Lease Negotiation

The lease controls everything. Your occupancy costs, your business value, and whether your business can be sold. We make sure it works for you.

The Lease Is the Most Important Document in Any Business Deal

Every brick-and-mortar business operates on leased or owned space. That lease dictates your monthly occupancy costs, defines what you can and cannot do with the property, determines whether you can sell the business, and directly affects what a buyer will pay for it. A great business with a bad lease is a liability. A mediocre business with a strong lease has real, transferable value.

We have seen deals collapse because of a single lease clause the seller never thought to question. We have seen operators locked into spaces they cannot afford because they signed terms without understanding the long-term cost structure. And we have seen business owners stunned to learn that their lease gives the landlord the right to take back the space the moment they try to sell.

Smith Allen Group provides lease negotiation services for business operators across Southern California. Restaurants, laundromats, salons, car washes, retail stores, service companies, and everything in between. Whether you are signing a new lease, renewing an existing one, assigning a lease during a business sale, or simply need a professional review of what you already have, we represent your interests at the negotiating table.

New Lease Negotiation for Business Operators

Signing a commercial lease for a specialized business is not like leasing office space. Every industry has infrastructure requirements, buildout considerations, and use provisions that generic leases don't address. If those requirements aren't covered in the lease, you will either pay to fix them later or discover you cannot operate the way you planned.

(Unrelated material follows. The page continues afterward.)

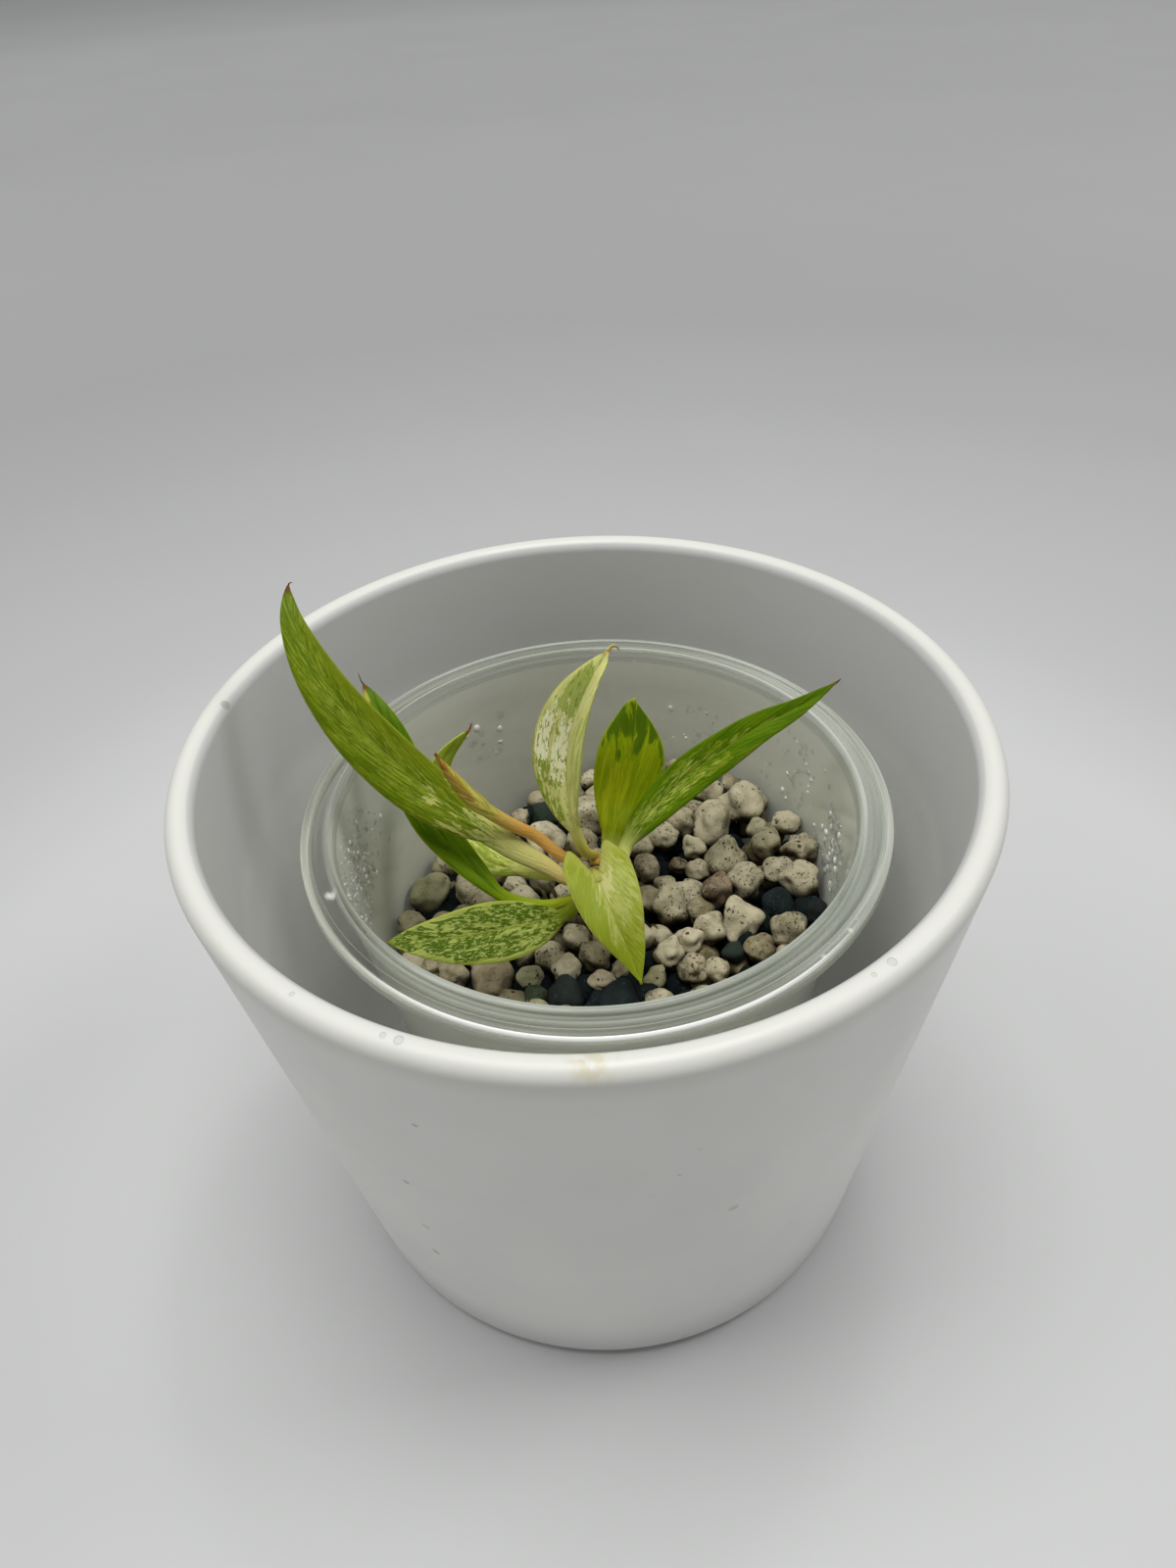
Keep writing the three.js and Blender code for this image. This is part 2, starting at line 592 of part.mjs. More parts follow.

Industry-Specific Provisions

A commercial lease for a specialized business needs to address infrastructure and use requirements that are unique to that operation. We negotiate these provisions on your behalf, regardless of your industry.

  • Restaurant and Food Service Grease trap and interceptor specifications, commercial hood and ventilation systems, extended buildout periods for kitchen construction, exclusive use clauses preventing competing food concepts, patio and outdoor dining rights, signage, and hours of operation.
  • Laundromats Oversized plumbing mains (1.5-2 inch supply lines vs. standard 3/4 inch), floor drain requirements for machine overflow, reinforced concrete slab to support machine weight (commercial washers run 1,500 to 3,000 pounds each when loaded), high-capacity water heater provisions, dryer venting through roof or exterior wall, and electrical capacity for 200 to 400 amp service.
  • Salons and Spas Individual plumbing for each shampoo bowl and pedicure station, electrical capacity for styling stations (each blow dryer pulls 1,500 to 1,800 watts), enhanced ventilation for chemical fumes (especially nail salons, which have OSHA-mandated airflow requirements), hot water capacity for continuous use, and chemical storage provisions.
  • Car Washes Water reclamation and recycling system requirements (many California municipalities mandate 50-80% water reclaim), chemical storage and containment provisions, equipment pad specifications for tunnel and conveyor systems, water discharge permits, and vacuum island provisions.
  • Gas Stations and Convenience Stores Underground storage tank provisions (the most critical clause in any gas station lease), tank monitoring and leak detection responsibilities, fuel supply agreement alignment, canopy and pump island specifications, vapor recovery system maintenance, and decommissioning obligations at lease end.
  • Service Businesses Vehicle storage and fleet parking provisions, equipment and material storage (indoor and outdoor yard), loading dock and truck access, overhead door specifications, chemical and material storage for trade-specific inventory, and shop and workshop provisions for equipment maintenance.
  • Retail Walk-in cooler provisions and floor reinforcement for liquor stores, security system requirements, delivery access for distributors, and for dry cleaners, explicit solvent use provisions and environmental indemnification clauses.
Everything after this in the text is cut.